With “Dylan”, a jazzy, ruling and introspective glimpse into the breakdown of a relationship, sonically McFadden stands behind Macphail as she confronts a partner – it’s now two against one.

“How we’ve helped each other process feelings is the accumulation of the song,” McFadden assures, and the result is sprawling. It’s hard not to become mobilised by the autobiographical, narrative tales Prima Queen anchor their songs around.

Prima Queen 3 Lydia Robinson

Visceral and all-encompassing, they belong to the listener just as much as them. Not Your Baby is a comforting call of empowerment amongst love and life’s messiest moments, and it also serves as a reminder that no one has to go at it alone.

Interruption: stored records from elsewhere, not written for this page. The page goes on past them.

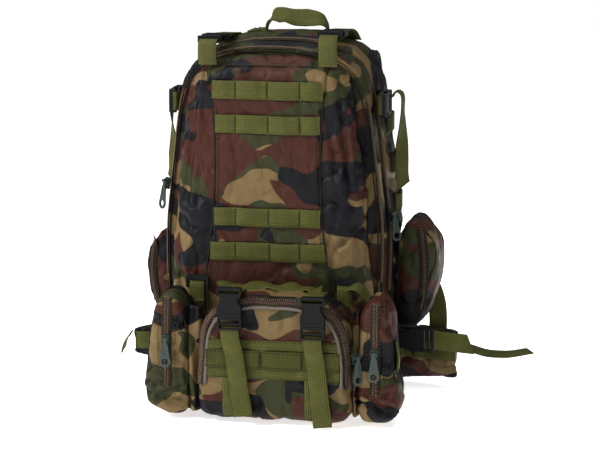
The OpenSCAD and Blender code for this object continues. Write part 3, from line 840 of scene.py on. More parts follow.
def make_front_panel(tree):
    """Centre panel sewn onto the front bag, with stitched edges; a thin dark tube along each edge is painted
    shade for the groove where the edge is sewn down.
    """
    low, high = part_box("front_panel")
    high = Vector((high[0], high[1], high[2] - 0.020))
    rows, columns = 96, 34
    vertices = []
    for j in range(rows + 1):
        z = low[2] + (high[2] - low[2]) * j / rows
        for i in range(columns + 1):
            u = 2 * i / columns - 1
            x = u * panel_half(z)
            edge = min(1.0, (1 - abs(u)) * 12, j / 2.0, (rows - j) / 2.0)
            pucker = 0.0011 * noise.noise(Vector((x * 30, 3.1, z * 55)))
            vertices.append(drop(tree, (x, FRONT_Y, z), BACK, 0.0008 + edge * (0.0014 + pucker)))
    panel = new_object("front_panel_cloth", vertices, grid_faces(rows, columns), "camo_front")
    solid = panel.modifiers.new("thickness", "SOLIDIFY")
    solid.thickness = 0.0012
    solid.offset = 0
    evaluated_mesh(panel)
    top = surface(panel)
    parts = [panel]
    for side in (-1, 1):
        heights = [low[2] + 0.004 + (high[2] - low[2] - 0.006) * k / 40 for k in range(41)]
        edge = [drop(tree, (side * panel_half(z), FRONT_Y, z), BACK, 0.0016) for z in heights]
        inner = [drop(top, (side * (panel_half(z) - 0.005), FRONT_Y, z), BACK, 0.0002) for z in heights]
        # painted shade: a thin dark tube for the groove along the panel's side edge
        parts.append(tube("edge", eased(edge), 0.0009, "dark_thread_and_groove_shade"))
        parts.append(stitches(eased(inner), ACROSS, -0.0002))
    # painted shade: a thin dark tube for the groove along the panel's top edge
    top_edge = [drop(tree, (x, FRONT_Y, high[2]), BACK, 0.0016) for x in np.linspace(-0.083, 0.083, 30)]
    parts.append(tube("edge", eased(top_edge), 0.0011, "dark_thread_and_groove_shade"))
    below = [drop(top, (x, FRONT_Y, high[2] - 0.005), BACK, 0.0002) for x in np.linspace(-0.080, 0.080, 30)]
    parts.append(stitches(eased(below), UP, -0.0002))
    ride(join("front_panel_cloth", parts), "front", "camo_fabric", "front_panel")
    return top


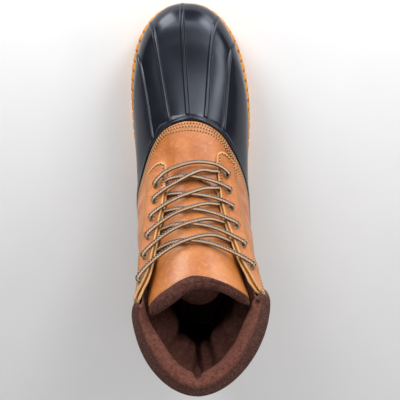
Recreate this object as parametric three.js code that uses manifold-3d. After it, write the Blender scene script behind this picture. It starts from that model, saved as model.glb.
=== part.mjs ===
// A lined duck boot for the right foot: a moulded rubber shell with five toe ribs on a lugged gum
// sole, and a laced leather upper with a padded collar. Millimetres, Z up, toe towards +Y, the
// outer side of the foot towards +X. The origin is the middle of the footprint, on the ground.
import * as THREE from "three";
import { mergeVertices } from "three/addons/utils/BufferGeometryUtils.js";
import Module from "manifold-3d";

const wasm = await Module();
wasm.setup();

// Overall sizes
const LENGTH = 304;
const BALL_WIDTH = 104;
const INFLARE = 11.5;
const VAMP_RISE = 65.5;
const SIDE_RISE = 36;
const COUNTER_RISE = 44;
const COLLAR_LENGTH = 92;
const COLLAR_LEAN = 4;
const COLLAR_RISE = 149;
const THROAT_RISE = 142;
const SHAFT_WIDTH = 98;

// Sole
const HEEL_HEIGHT = 26.5;
const FOREFOOT_HEIGHT = 14.5;
const TOE_SPRING = 9;
const ARCH_RISE = 9;
const SOLE_RIM = 3.2;
const SOLE_PERIMETER = 2.35;
const SIDE_RIB_PITCH = 9;
const SIDE_RIB_DEPTH = 1.3;
const LUG_PITCH = 18;
const LUG_GROOVE = 4;
const LUG_DEPTH = 3.5;

// Rubber shell
const SHELL_WALL = 3;
const SHELL_FLOOR = 3;
const EDGE_SWING = 7;
const BAND_WIDTH = 12;
const BAND_RAISE = 1;
const RIB_WIDTH = 3.4;
const RIB_RAISE = 1.3;
const FLANGE_WIDTH = 12;
const FLANGE_WALL = 1.3;

// Leather, padding and hardware
const LEATHER = 2;
const LEATHER_RAISE = 0.5;
const EYESTAY_LEATHER = 1.6;
const EYESTAY_WIDTH = 21;
const EYESTAY_SETBACK = 1;
const EYESTAY_CORNER = 13;
const EYESTAY_FRONT = -0.36;
const EYESTAY_CLEARANCE = 0.4;
const EYESTAY_SHORT = 0.06;
const EYESTAY_NARROWING = 8;
const EYESTAY_SKEW = 5;
const COLLAR_HEIGHT = 27;
const COLLAR_BULGE = 4.5;
const COLLAR_PAD = 12;
const COLLAR_DEPTH = 34;
const COLLAR_SETBACK = 3;
const TONGUE_THICKNESS = 7;
const INSOLE_THICKNESS = 5;
const EYELETS_A_SIDE = 6;
const EYELET_INSET = 9.5;
const EYELET_FIRST = -0.1;
const EYELET_LAST = 0.82;
const EYELET_HOLE = 2;
const EYELET_HOLE_SIDES = 6;
const EYELET_SIDES = 8;
const EYELET_BARREL = 0.6;
const EYELET_FLANGE = 3.9;
const EYELET_RIM = 0.8;
const LACE = 3.6;
const LACE_BAR_LEAD = 0.16;
const GAP = 0.3;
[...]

And so, after shows, the pair often find themselves knee-deep in the stories of other women. “It’s my favourite thing ever when people tell us they relate to a song or tell their story. It feels like a healing moment for everyone,” admits McFadden.

Macphail laughs as she tells of the few occasions when boys have approached them. “There are a lot of songs about heartbreak and fuck boys, so it’s very funny when a guy comes up and says ‘God, I really relate.’ It’s like, really? This isn’t for you… but nice for you.”

Solidarity and openness is Prima Queen’s present, and no doubt their future, as Macphail concludes: “I guess it comes from being honest.”

Prima Queen’s debut EP Not Your Baby is out now via Big Indie Records.